Diese Gruppe möchte nun Spitzenkandidat Matznetter stärker in der Wirtschaftskammer verankern. Im Vorfeld der Wahl kritisiert er etwa, dass EPUs in der Wiener Kammer mit nur vier Abgeordneten vertreten sind, bei insgesamt 60.000 Unternehmen. Die 120 Banken kämen auf zehn Abgeordnete. Deshalb spricht er sich für eine neue Wahlordnung aus.
Viel Kritik an SVA
"Die bestehende Gewerbeordnung fördert nicht Innovationen, und die SVA ist nicht für EPUs geschaffen", sagt EPU-Sprecher Hirschal. Viel Kritik hagelt es folglich in Richtung der Sozialversicherungsanstalt der Gewerblichen Wirtschaft (SVA). Dass Krankengeld erst ab dem 43. Tag ausbezahlt werde, sei fatal für kleine Unternehmer. Er fordert auch eine Abschaffung des Selbstbehalts von derzeit 20 Prozent. Außerdem seien die Beiträge zu hoch. Viele kleine Selbständige könnten sich weder Krankenstände noch Urlaube leisten. "EPUs fürchten sich davor, dass es sich nicht ausgeht und sie in eine existenzielle Krise schlittern", sagt der Unternehmensberater Thomas Beck. Das Thema SVA ist im Wahlkampf deshalb zentral, weil die Wirtschaftskammer auch die Politik der SVA mitbestimmt.
Anders als der Wirtschaftsbund spricht sich der SWV für die Registrierkassenpflicht aus und warnt vor allzu großzügigen Reformen in der Gewerbeordnung, weil das Missbrauch und Scheinselbständigkeit fördern könnte.

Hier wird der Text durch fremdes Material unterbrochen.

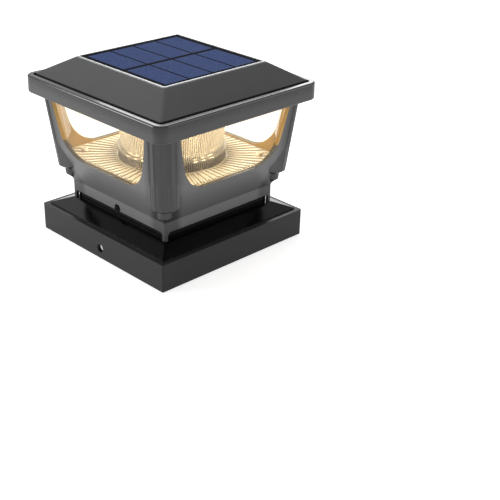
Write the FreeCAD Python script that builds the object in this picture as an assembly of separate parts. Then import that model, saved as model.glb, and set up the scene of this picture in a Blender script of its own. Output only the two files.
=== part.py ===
import FreeCAD, Part
import math
import os

from FreeCAD import Vector

# Deck post cap light, in millimetres. +Z is up and the origin is the middle of the skirt's lower edge.
# The -Y and +Y sides carry the screw holes.

# ---- post and skirt ----
post_side = 89.0            # a nominal four inch post, planed
post_play = 0.5             # each side, for paint and swelling
skirt_wall = 2.0
skirt_height = 14.0
skirt_top_wall = 2.2
skirt_edge = 0.5            # outer edge rounding
post_ledge = 2.5            # width of the ledge that lies on the post's end
lip_width = 2.5
hip_step = 0.6
hip_rise = 3.5
post_hole_radius = 2.2
post_hole_height = 5.4

# ---- neck, collar and bowl of the lantern body ----
neck_half = 35.6
neck_radius = 0.6
neck_wall = 1.5
neck_height = 9.6           # straight part, from the legs to the crease
leg_height = 4.2
leg_width = 1.9
notch_radius = 1.8
collar_gap = 0.3
collar_wall = 2.0
collar_height = 8.0
boss_half_width = 4.0        # pad behind each neck screw
boss_drop = 3.5
boss_cover = 0.8
shelf_gap = 0.2             # hip's inner edge beyond the neck
bowl_height = 46.0
bowl_top_half = 46.6
bowl_low_slope = 0.42       # outwards per mm of height, below the bend
bowl_high_slope = 0.105
bowl_bend_radius = 40.0
bowl_wall = 2.2
cavity_rise = 13.8          # cavity floor above the crease
cavity_ledge = 1.6          # ring that the floor rests on
cavity_start = 2.3          # foot of the hollow below the ledge, above the crease
cavity_corner_low = 73.0    # corner planes of the cavity, x + y
cavity_corner_high = 80.2

# ---- corner pillars ----
pillar_radius = 7.65
pillar_low_centre = 35.1
pillar_top_inset = 0.25     # pillar's outermost line inside the bowl's upper edge
pillar_rise = 9.7           # pillar's foot above the crease
tier_radius = 3.6
tier_offset = 1.4           # tier's axis outside the pillar's
ledge_radius = 5.05
tier_height = 3.4
corner_inset = 0.6          # bowl's corner planes inside the pillars' outermost line
ledge_height = 2.2
foot_height = 2.3
foot_radius = 1.3
flute_radius = 1.1
flute_depth = 0.25
flute_count = 5
flute_step = 24.0           # degrees between flutes
tier_flute_count = 3
tier_flute_step = 46.0

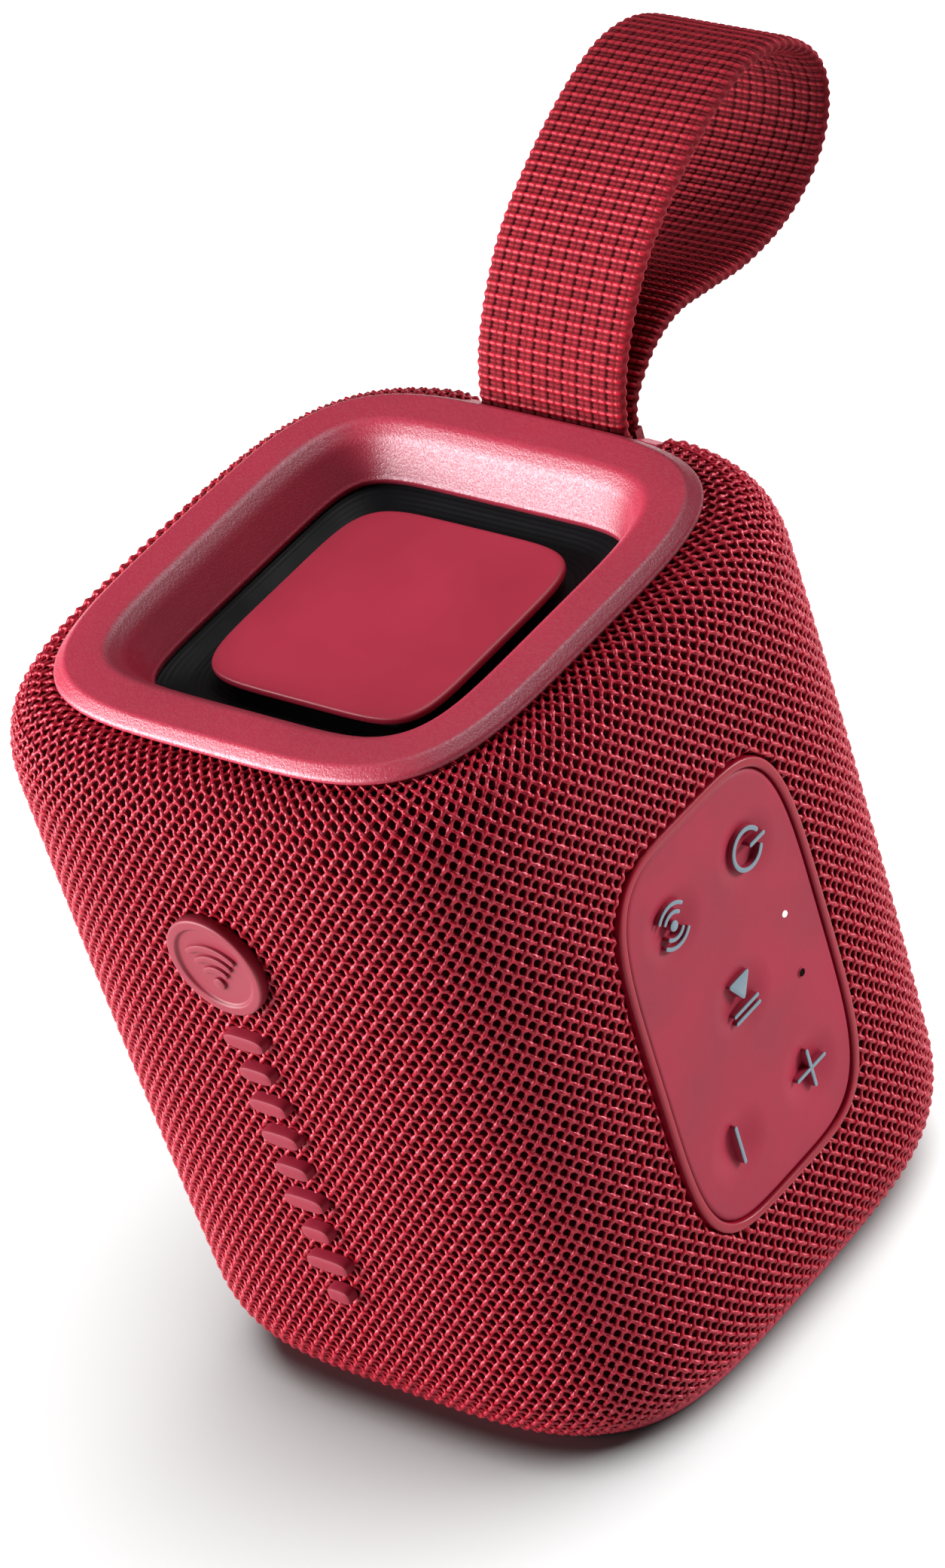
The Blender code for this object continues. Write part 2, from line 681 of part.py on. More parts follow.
def side_foot_pad(surface):
    centre = (0.0, DRIVER_HEIGHT)
    outer = -side_x(DRIVER_HEIGHT) - 0.9
    a, b = FOOT_PAD_HALF
    section = [(0.0, outer + 2.4), (0.0, outer + 0.5), (0.5, outer)]
    loops = [side_loop(centre, (a - inset, b - inset), x) for inset, x in section]
    return loft("side_foot_pad", loops, surface, smooth=False)


def electronics(board, cell_skin, black):
    box("main_board", (-20.0, 31.1, 20.0), (26.0, 32.7, 86.0), board)
    turned("battery_cell", [(8.6, 24.0), (9.2, 24.6), (9.2, 88.4), (8.6, 89.0)], "Z", (-20.0, 19.0, 0.0), cell_skin,
           count=20, origin=(-20.0, 19.0, 24.0))
    holder = box("battery_holder", (-30.6, 18.0, 21.0), (-9.4, 29.8, 92.0), black)
    cell_room = turned("cell_room", [(9.6, 23.5), (9.6, 89.5)], "Z", (-20.0, 19.0, 0.0), None, count=20)
    cut(holder, cutter(cell_room))


# ---------------------------------------------------------------- driver


def driver_centre():
    return (0.0, 0.0, DRIVER_HEIGHT)


def driver_screw_places():
    return [(sx * 18.9, DRIVER_HEIGHT + sz * 18.9) for sx in (-1, 1) for sz in (-1, 1)]


def driver_screw_holes(name="seat_screw_holes", radius=1.1, low=-38.6, high=-30.0):
    mesh_data = bmesh.new()
    for x, z in driver_screw_places():
        add_loft(mesh_data, [round_loop(radius, y, "Y", (x, 0.0, z), 10) for y in (low, high)])
    return cutter(finish_mesh(name, mesh_data, (0.0, 0.0, 0.0), None))


def driver_turned(name, profile, surface, hollow=False, count=24):
    return turned(name, profile, "Y", driver_centre(), surface, count=count, hollow=hollow)


def driver(steel, magnet, paper, rubber, copper, foam, screw):
    """A 50 mm full-range driver, from its gasket back to its magnet cup."""
    seat = DRIVER_SEAT
    gasket = driver_turned("driver_gasket", [(24.2, seat + 0.3), (28.6, seat + 0.3), (28.6, seat + 1.1), (24.2, seat + 1.1)],
                           foam, hollow=True)
    basket = driver_turned("driver_basket", [
        (24.3, seat + 1.4), (28.6, seat + 1.4), (28.6, seat + 2.8), (24.9, seat + 2.8), (14.6, -20.6),
        (14.6, -18.6), (11.9, -18.6), (11.9, -20.2), (13.6, -22.0), (24.3, seat + 2.4),
    ], steel, hollow=True)
    for piece, name in ((gasket, "gasket_screw_holes"), (basket, "basket_screw_holes")):
        cut(piece, driver_screw_holes(name))
    driver_turned("driver_surround", [
        (24.0, seat + 1.4), (23.2, seat - 0.2), (21.8, seat + 0.1), (20.4, seat + 1.6), (20.4, seat + 2.2),
        (21.9, seat + 0.7), (22.8, seat + 0.5), (23.4, seat + 2.0), (24.0, seat + 2.0),
    ], rubber, hollow=True)
    driver_turned("driver_cone", [
        (20.1, seat + 1.6), (20.1, seat + 2.2), (11.2, -25.6), (10.75, -25.6), (10.75, -26.4), (11.0, -26.4),
    ], paper, hollow=True)
    driver_turned("dust_cap", [(0.6, -30.2), (4.6, -29.5), (7.8, -28.0), (9.4, -26.2), (8.8, -26.0), (7.2, -27.3), (4.2, -28.8), (0.5, -29.4)],
                  paper, count=20)
    driver_turned("voice_coil", [(9.9, -25.9), (10.45, -25.9), (10.45, -14.5), (9.9, -14.5)], copper, hollow=True)
    driver_turned("driver_spider", [(11.0, -23.6), (12.6, -23.6), (12.6, -23.2), (11.0, -23.2)], foam, hollow=True)
    driver_turned("magnet_cup", [(11.4, -18.2), (14.0, -18.2), (14.0, -9.0), (0.5, -9.0), (0.5, -10.8), (11.4, -10.8)],
                  steel, hollow=True)
    driver_turned("driver_magnet", [(8.9, -20.0), (9.2, -19.7), (9.2, -11.4), (8.9, -11.1)], magnet)
    for number, (x, z) in enumerate(driver_screw_places(), start=1):
        profile = [(0.8, -38.2), (0.8, seat + 3.1), (1.6, seat + 3.1), (1.6, seat + 4.2)]
        turned(f"driver_screw_{number}", profile, "Y", (x, 0.0, z), screw, count=10)


# ---------------------------------------------------------------- assembly


def main():
    clear_scene()
    fabric = material("fabric", CRIMSON, 0.7)
    satin = material("satin_plastic", (0.50, 0.05, 0.09), 0.42)
    lip = material("lip_plastic", DARK_CRIMSON, 0.35)
    soft_touch = material("soft_rubber", (0.44, 0.075, 0.11), 0.55)
    slate = material("key_rubber", (0.40, 0.07, 0.10), 0.55)
    black_rubber = material("black_rubber", (0.012, 0.012, 0.015), 0.35)
    webbing = material("webbing", (0.33, 0.02, 0.05), 0.6)
    black_plastic = material("black_plastic", (0.02, 0.02, 0.022), 0.5)
    steel = material("steel", (0.55, 0.55, 0.56), 0.35, 1.0)
    zinc = material("screw_steel", (0.6, 0.6, 0.62), 0.3, 1.0)
    magnet = material("magnet_metal", (0.35, 0.35, 0.36), 0.4, 1.0)
    paper = material("cone_paper", (0.05, 0.05, 0.055), 0.8)
    copper = material("coil_copper", (0.72, 0.32, 0.18), 0.35, 1.0)
    foam = material("foam", (0.06, 0.06, 0.06), 0.9)
    board = material("circuit_board", (0.02, 0.16, 0.07), 0.45)
    lens = material("light_lens", (0.9, 0.9, 0.88), 0.2)
    cell_skin = material("cell_skin", (0.05, 0.16, 0.35), 0.4)

    openings = body_cutters()
    fabric_sleeve(fabric, openings)
    enclosure(black_plastic, openings)
    top_ring(satin)
    radiator_frame(black_plastic)
    ring_screws(zinc)
    radiator_surround(black_rubber)
    radiator_plate(satin)
    radiator_weight(steel)
    bottom_cap(satin)
    base_pad(black_rubber)
    keypad_frame(lip)
    keypad_panel(soft_touch)
    keys(slate)
    key_switches(black_plastic)
    key_board(board)
    light_and_microphone(lens, steel)
    badge(soft_touch)
    level_marks(soft_touch)
    strap_loop(webbing)
    strap_tail(webbing)
    strap_bar(steel)
    strap_housing(satin)
    port_cover(soft_touch)
    usb_socket(steel)
    side_foot_pad(black_rubber)
    electronics(board, cell_skin, black_plastic)
    driver(steel, magnet, paper, black_rubber, copper, foam, zinc)


main()
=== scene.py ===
"""Looks of a portable fabric-wrapped speaker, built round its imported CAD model.

Geometry is written in millimetres and turned into metres where a mesh is made. The frame is the CAD's:
+Z up the body, the front with the badge faces -Y, the keypad faces +X, the carry loop leans over +Y.
"""

import math

import bmesh
import bpy
import numpy as np
from mathutils import Matrix, Vector


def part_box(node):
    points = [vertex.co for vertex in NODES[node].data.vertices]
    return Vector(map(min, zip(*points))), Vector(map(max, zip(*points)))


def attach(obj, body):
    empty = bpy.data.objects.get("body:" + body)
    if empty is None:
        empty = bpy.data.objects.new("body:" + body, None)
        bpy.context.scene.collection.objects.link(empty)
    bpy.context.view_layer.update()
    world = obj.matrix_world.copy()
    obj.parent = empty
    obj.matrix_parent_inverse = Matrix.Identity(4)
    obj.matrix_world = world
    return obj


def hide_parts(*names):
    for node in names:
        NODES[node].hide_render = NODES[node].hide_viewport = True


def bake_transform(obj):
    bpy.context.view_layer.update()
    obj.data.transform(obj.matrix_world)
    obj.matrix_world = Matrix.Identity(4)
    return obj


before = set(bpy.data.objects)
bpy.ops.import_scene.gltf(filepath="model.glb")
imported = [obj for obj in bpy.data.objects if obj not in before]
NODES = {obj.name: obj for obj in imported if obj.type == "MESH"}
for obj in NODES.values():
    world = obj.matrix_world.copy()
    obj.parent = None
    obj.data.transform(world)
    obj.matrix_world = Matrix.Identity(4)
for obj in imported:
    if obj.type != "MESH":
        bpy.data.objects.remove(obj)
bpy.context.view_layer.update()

MM = 0.001


def box_mm(node):
    """Lowest and highest corners of a CAD node, in millimetres."""
    low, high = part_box(node)
    return np.array(low) / MM, np.array(high) / MM


# Body, as the CAD's driving dimensions
HEIGHT = box_mm("top_ring")[1][2]
BODY_TOP_HALF = (43.7, 44.2)
BODY_FOOT_HALF = (41.9, 43.9)
BODY_POWER = 3.75
BODY_BOW = 0.3
TOP_SHOULDER = 11.2
FOOT_SHOULDER = 14.0
FABRIC_EDGE_HALF = 35.4
FABRIC_EDGE_DEPTH = 2.2
RING_POWER = 4.1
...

Um die Gunst der Kleinstunternehmer und der Kreativen buhlt der Wirtschaftsverband nicht allein. Hier wollen auch die Grüne Wirtschaft und die Neos-nahen Unos, die erstmals zur WKO-Wahl antreten, Stimmen holen. In dieser Gruppe ist die Wahlbeteiligung erfahrungsgemäß geringer. Die kleineren Fraktionen wollen, zumindest in Wien, die Mehrheit des Wirtschaftsbundes beenden.
Denn während in den meisten Bundesländern die Macht des ÖVP-nahen Wirtschaftsbunds zementiert scheint, könnte es in Wien spannend werden. Hier kam er schon bei den letzten Wahlen auf eine hauchdünne Mehrheit von 50,3 Prozent der Stimmen - bei einer Wahlbeteiligung von gerade einmal 29 Prozent.